**What you should do:** Within the data that follows, set down exactly the lines from the one containing "Recreate this object" through the one containing "wasm.setup();", both ends included.

**Entries supplied:**
┌────────
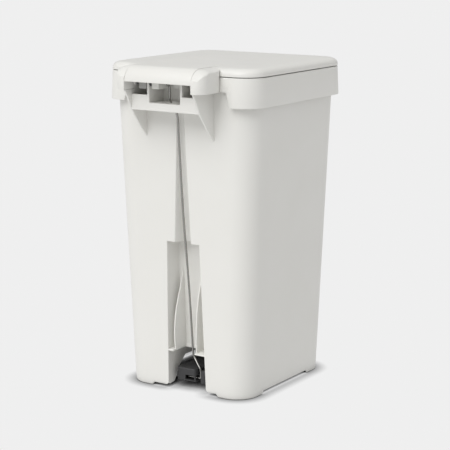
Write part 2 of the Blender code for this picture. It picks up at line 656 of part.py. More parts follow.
└────────
┌────────
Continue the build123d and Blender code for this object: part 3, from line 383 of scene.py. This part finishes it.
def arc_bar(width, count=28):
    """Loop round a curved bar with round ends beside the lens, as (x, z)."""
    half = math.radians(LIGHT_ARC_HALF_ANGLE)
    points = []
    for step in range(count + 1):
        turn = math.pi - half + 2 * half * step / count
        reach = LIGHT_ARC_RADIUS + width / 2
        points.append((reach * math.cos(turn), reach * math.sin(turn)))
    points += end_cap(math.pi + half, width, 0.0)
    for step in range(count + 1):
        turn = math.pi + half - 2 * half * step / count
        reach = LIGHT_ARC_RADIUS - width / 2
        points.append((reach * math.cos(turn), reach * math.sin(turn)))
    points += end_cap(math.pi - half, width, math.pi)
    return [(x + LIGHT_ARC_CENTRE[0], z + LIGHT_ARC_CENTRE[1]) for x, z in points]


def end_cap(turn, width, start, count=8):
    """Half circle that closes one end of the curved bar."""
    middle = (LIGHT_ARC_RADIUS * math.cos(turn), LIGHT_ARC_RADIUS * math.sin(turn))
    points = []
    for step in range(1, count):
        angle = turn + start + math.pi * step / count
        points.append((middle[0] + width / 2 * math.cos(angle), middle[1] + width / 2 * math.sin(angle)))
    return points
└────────
┌────────
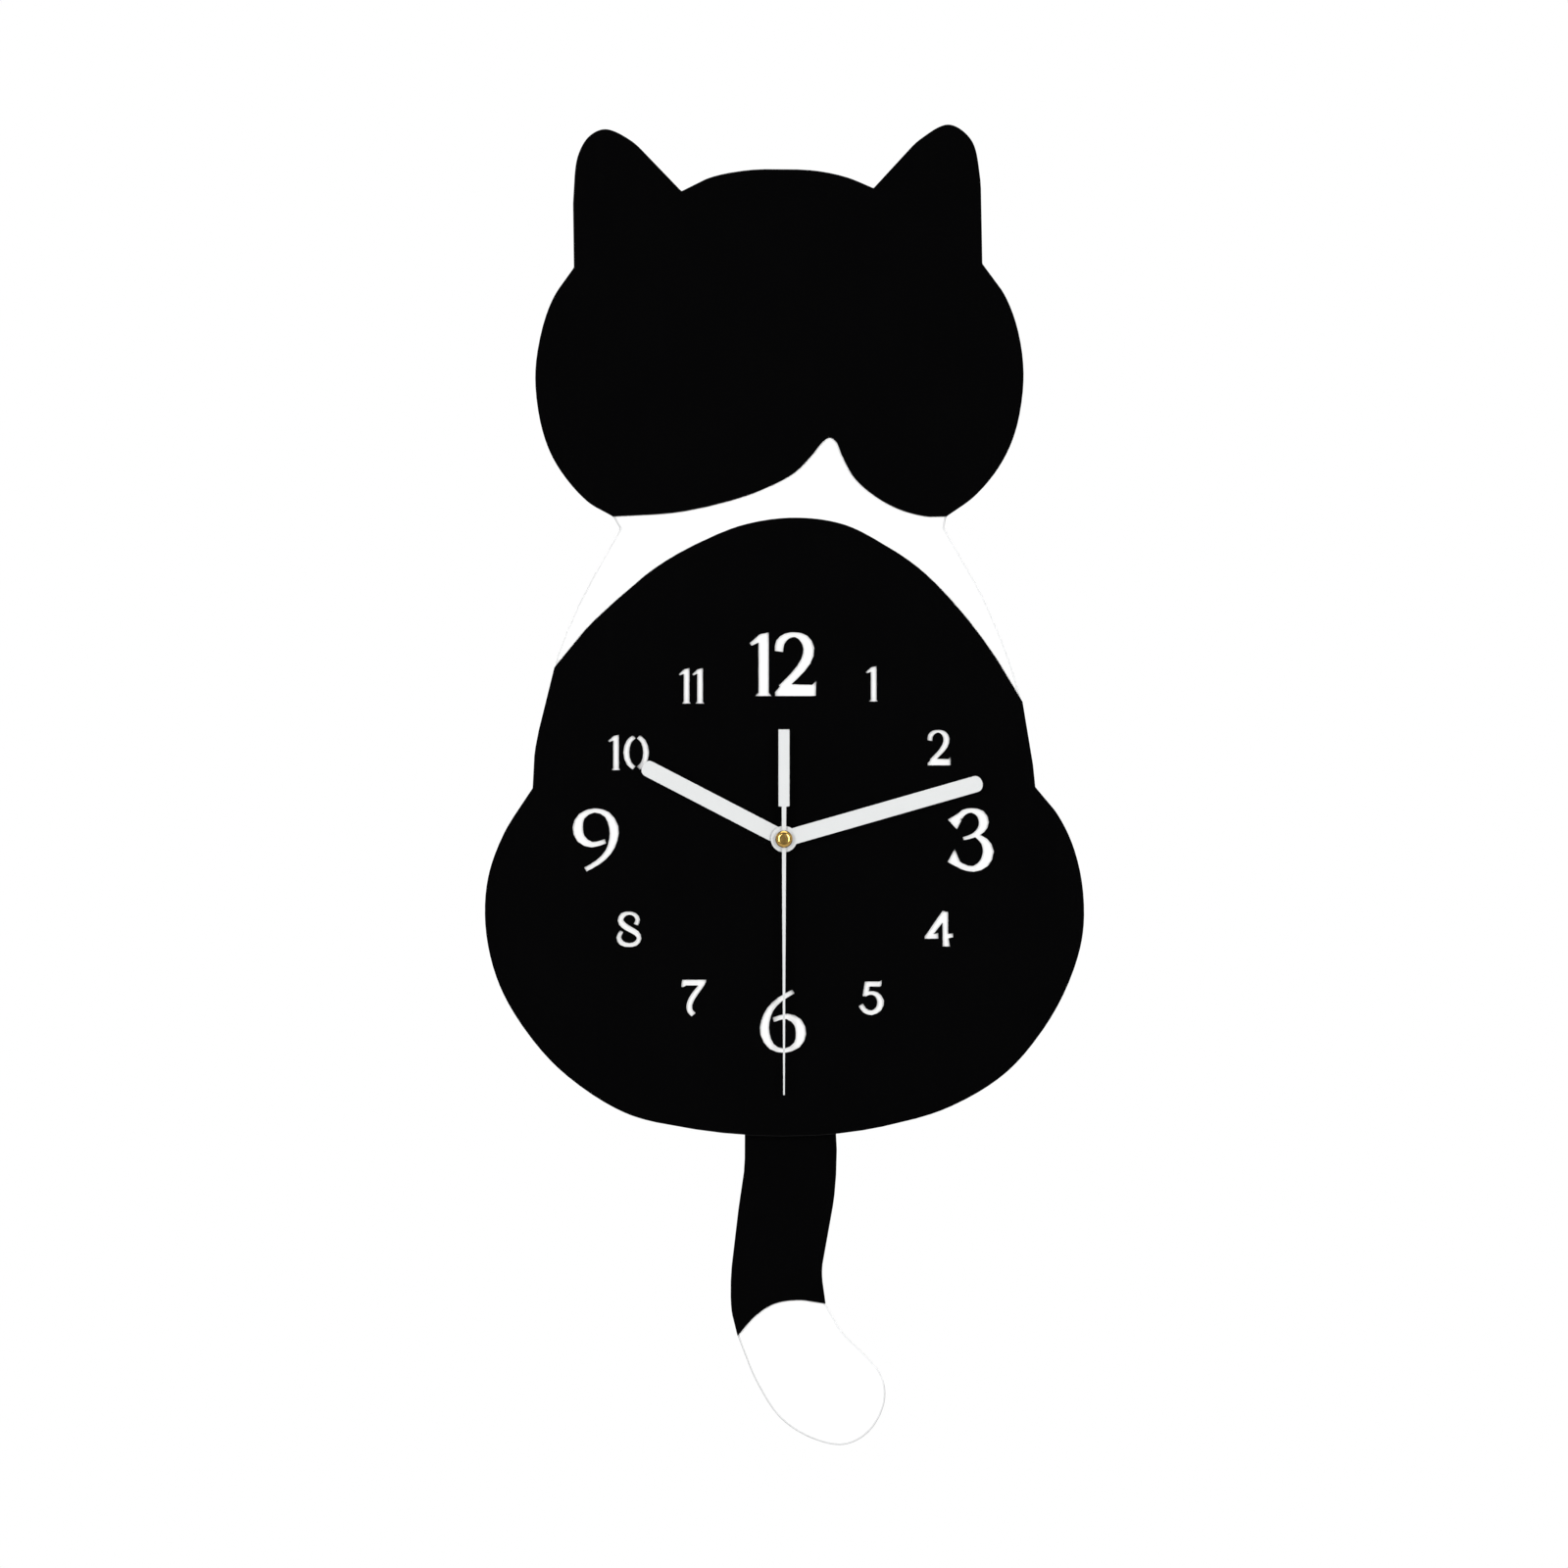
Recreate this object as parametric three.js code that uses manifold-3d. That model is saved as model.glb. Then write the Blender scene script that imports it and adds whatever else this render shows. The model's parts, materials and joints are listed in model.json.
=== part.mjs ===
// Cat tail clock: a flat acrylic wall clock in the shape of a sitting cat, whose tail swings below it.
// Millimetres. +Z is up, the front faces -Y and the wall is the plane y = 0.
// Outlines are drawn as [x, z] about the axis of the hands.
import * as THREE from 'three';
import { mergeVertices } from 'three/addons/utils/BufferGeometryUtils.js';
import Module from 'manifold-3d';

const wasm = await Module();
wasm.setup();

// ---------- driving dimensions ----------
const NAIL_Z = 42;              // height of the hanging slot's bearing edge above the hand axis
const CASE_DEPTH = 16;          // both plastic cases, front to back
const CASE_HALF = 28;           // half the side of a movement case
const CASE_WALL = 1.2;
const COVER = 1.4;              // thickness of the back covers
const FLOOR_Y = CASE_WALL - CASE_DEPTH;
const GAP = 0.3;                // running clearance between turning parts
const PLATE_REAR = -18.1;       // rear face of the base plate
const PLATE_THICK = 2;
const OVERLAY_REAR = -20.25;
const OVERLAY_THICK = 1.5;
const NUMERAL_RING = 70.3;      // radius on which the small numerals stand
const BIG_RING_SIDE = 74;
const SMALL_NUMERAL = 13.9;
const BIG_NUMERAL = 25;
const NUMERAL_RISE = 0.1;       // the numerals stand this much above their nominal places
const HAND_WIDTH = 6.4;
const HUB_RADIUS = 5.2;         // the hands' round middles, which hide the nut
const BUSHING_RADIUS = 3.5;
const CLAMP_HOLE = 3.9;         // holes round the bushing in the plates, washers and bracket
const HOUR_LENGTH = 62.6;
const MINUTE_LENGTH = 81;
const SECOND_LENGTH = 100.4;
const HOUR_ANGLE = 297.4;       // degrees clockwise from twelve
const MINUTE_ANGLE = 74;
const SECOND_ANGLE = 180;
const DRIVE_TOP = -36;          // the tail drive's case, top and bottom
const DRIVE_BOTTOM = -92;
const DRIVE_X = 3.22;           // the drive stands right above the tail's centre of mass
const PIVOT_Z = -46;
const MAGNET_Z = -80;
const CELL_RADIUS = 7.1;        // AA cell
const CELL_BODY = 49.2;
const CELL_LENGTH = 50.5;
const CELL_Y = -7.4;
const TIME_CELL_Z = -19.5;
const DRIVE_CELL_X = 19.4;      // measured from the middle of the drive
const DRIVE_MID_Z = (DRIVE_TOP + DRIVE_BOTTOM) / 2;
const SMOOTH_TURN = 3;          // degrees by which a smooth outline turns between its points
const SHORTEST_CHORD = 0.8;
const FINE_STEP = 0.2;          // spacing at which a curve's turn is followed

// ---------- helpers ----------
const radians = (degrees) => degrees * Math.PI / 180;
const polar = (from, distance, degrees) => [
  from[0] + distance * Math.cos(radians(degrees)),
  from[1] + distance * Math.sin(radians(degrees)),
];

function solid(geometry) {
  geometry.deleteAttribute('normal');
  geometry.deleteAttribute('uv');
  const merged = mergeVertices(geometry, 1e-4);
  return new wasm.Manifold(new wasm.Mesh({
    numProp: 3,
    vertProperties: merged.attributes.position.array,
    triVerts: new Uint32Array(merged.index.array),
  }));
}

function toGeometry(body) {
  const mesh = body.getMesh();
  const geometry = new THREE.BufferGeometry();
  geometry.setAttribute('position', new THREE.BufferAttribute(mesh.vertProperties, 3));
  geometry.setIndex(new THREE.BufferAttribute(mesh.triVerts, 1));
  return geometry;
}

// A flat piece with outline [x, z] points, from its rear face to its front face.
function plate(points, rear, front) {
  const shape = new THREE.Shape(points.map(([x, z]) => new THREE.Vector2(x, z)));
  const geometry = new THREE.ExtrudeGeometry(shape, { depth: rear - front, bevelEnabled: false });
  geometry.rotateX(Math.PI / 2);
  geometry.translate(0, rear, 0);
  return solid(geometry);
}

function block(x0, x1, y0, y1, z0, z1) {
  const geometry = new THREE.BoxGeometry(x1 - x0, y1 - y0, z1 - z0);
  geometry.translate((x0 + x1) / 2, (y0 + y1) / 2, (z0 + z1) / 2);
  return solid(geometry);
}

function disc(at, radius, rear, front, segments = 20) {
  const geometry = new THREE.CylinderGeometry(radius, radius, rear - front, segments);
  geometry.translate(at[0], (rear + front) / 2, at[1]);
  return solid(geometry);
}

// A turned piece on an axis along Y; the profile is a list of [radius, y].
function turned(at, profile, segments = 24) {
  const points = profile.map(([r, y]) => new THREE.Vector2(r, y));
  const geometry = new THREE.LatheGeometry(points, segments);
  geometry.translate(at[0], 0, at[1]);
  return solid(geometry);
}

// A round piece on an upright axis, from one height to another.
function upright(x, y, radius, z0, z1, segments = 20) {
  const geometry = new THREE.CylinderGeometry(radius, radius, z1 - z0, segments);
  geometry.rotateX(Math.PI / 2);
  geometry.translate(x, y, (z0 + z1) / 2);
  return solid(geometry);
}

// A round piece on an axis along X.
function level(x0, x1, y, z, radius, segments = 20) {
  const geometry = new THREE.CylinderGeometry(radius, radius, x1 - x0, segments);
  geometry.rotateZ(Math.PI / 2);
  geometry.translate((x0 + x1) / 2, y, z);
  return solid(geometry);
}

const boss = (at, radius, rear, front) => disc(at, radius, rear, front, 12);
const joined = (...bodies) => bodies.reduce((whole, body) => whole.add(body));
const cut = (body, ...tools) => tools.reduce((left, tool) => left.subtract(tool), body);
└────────
**The completed task:**
Recreate this object as parametric three.js code that uses manifold-3d. That model is saved as model.glb. Then write the Blender scene script that imports it and adds whatever else this render shows. The model's parts, materials and joints are listed in model.json.
=== part.mjs ===
// Cat tail clock: a flat acrylic wall clock in the shape of a sitting cat, whose tail swings below it.
// Millimetres. +Z is up, the front faces -Y and the wall is the plane y = 0.
// Outlines are drawn as [x, z] about the axis of the hands.
import * as THREE from 'three';
import { mergeVertices } from 'three/addons/utils/BufferGeometryUtils.js';
import Module from 'manifold-3d';

const wasm = await Module();
wasm.setup();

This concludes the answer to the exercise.